GOAL
Reproduce each line exactly. Skip none.

>> START THE INPUT

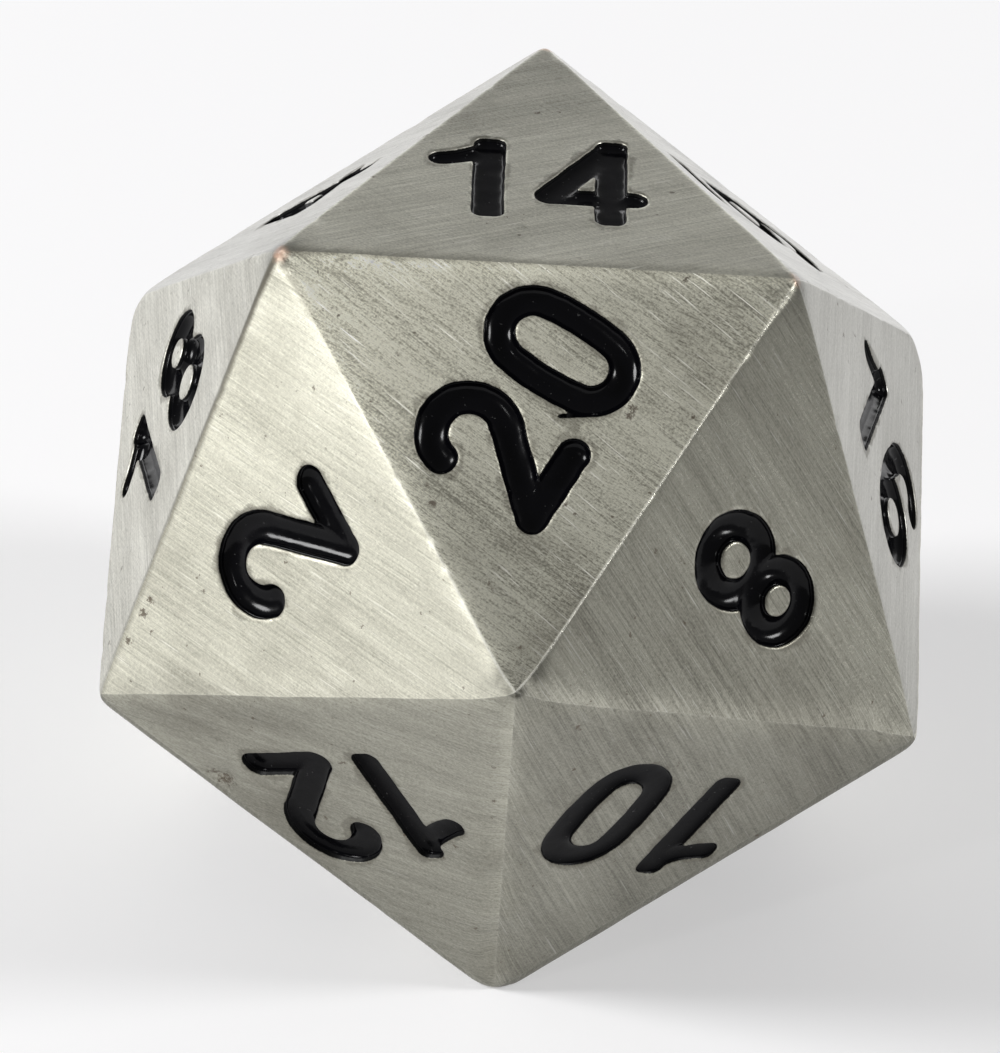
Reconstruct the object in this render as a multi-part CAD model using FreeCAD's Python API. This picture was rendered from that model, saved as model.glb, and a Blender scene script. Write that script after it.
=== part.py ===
import FreeCAD, Part
import math
import os

"""A cast metal twenty-sided die, resting on its 7 with the 14 on top.

Units are millimetres.  +Z is up, the origin is on the resting plane under the
middle of the die, -Y points to the 20 and the mirror plane of the 14 and the 20 is YZ.
One solid is the casting; every numeral is a recess holding its own pool of enamel.
"""

os.makedirs("parts", exist_ok=True)

# ---- Driving dimensions ----------------------------------------------------------------
ACROSS_FLATS = 20.0       # between two opposite faces
EDGE_RADIUS = 0.28        # worn edge between two faces
CORNER_WEAR = 0.20        # how far the tumbled corners are worn below the rounded tip
DIGIT_HEIGHT = 4.30
STROKE = 0.86             # width of a numeral stroke
RECESS_DEPTH = 0.50       # numeral floor below the face
ENAMEL_DROP = 0.05        # rim of the enamel below the face
ENAMEL_COAT = 0.20        # thickness of the enamel on the recess walls
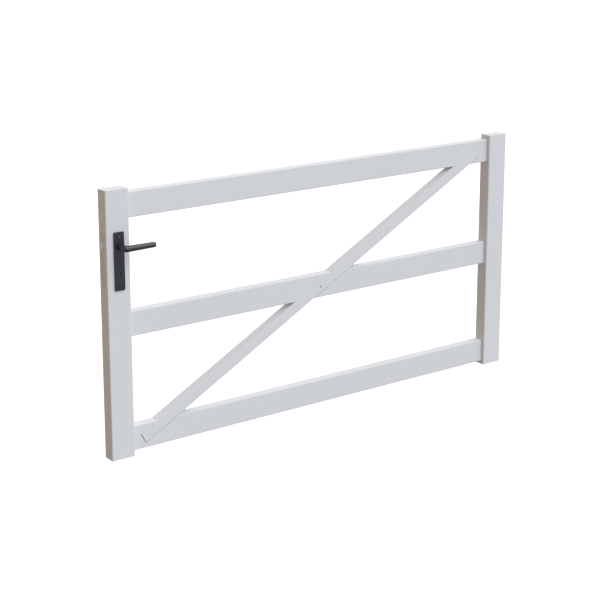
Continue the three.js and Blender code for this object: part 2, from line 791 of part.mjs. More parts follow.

>> END THE INPUT

THE REPLY
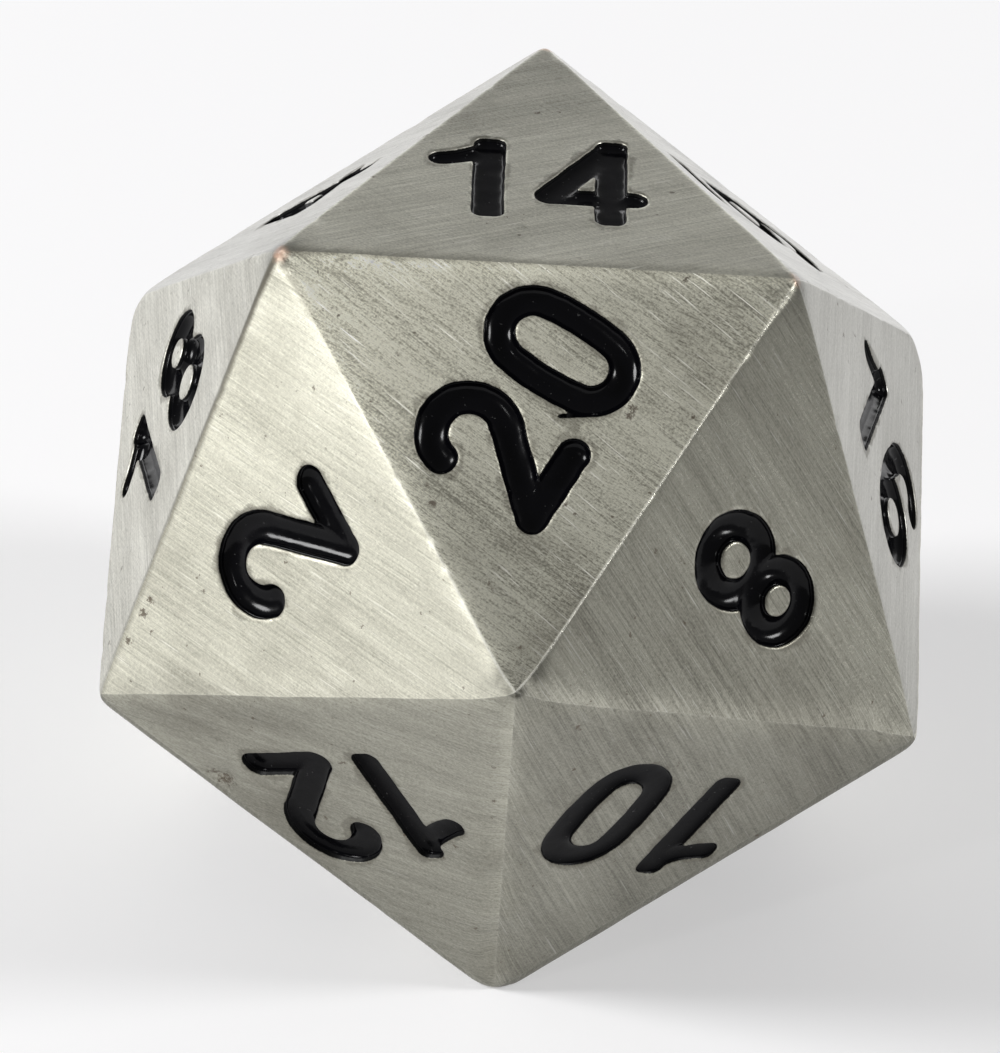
Reconstruct the object in this render as a multi-part CAD model using FreeCAD's Python API. This picture was rendered from that model, saved as model.glb, and a Blender scene script. Write that script after it.
=== part.py ===
import FreeCAD, Part
import math
import os

"""A cast metal twenty-sided die, resting on its 7 with the 14 on top.

Units are millimetres.  +Z is up, the origin is on the resting plane under the
middle of the die, -Y points to the 20 and the mirror plane of the 14 and the 20 is YZ.
One solid is the casting; every numeral is a recess holding its own pool of enamel.
"""

os.makedirs("parts", exist_ok=True)

# ---- Driving dimensions ----------------------------------------------------------------
ACROSS_FLATS = 20.0       # between two opposite faces
EDGE_RADIUS = 0.28        # worn edge between two faces
CORNER_WEAR = 0.20        # how far the tumbled corners are worn below the rounded tip
DIGIT_HEIGHT = 4.30
STROKE = 0.86             # width of a numeral stroke
RECESS_DEPTH = 0.50       # numeral floor below the face
ENAMEL_DROP = 0.05        # rim of the enamel below the face
ENAMEL_COAT = 0.20        # thickness of the enamel on the recess walls
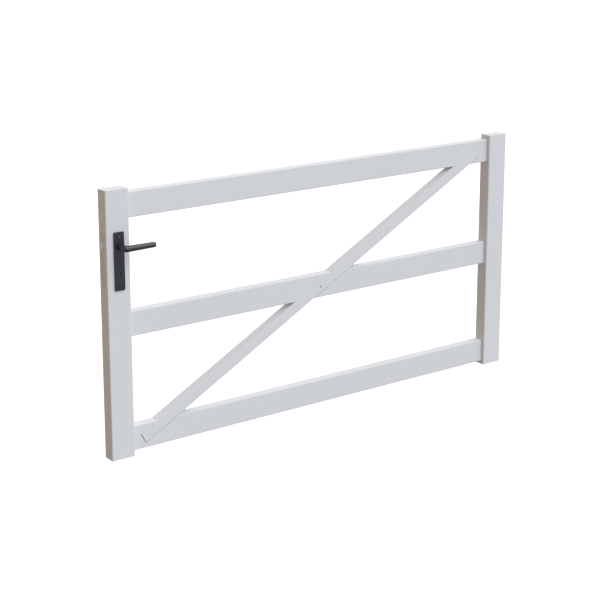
Continue the three.js and Blender code for this object: part 2, from line 791 of part.mjs. More parts follow.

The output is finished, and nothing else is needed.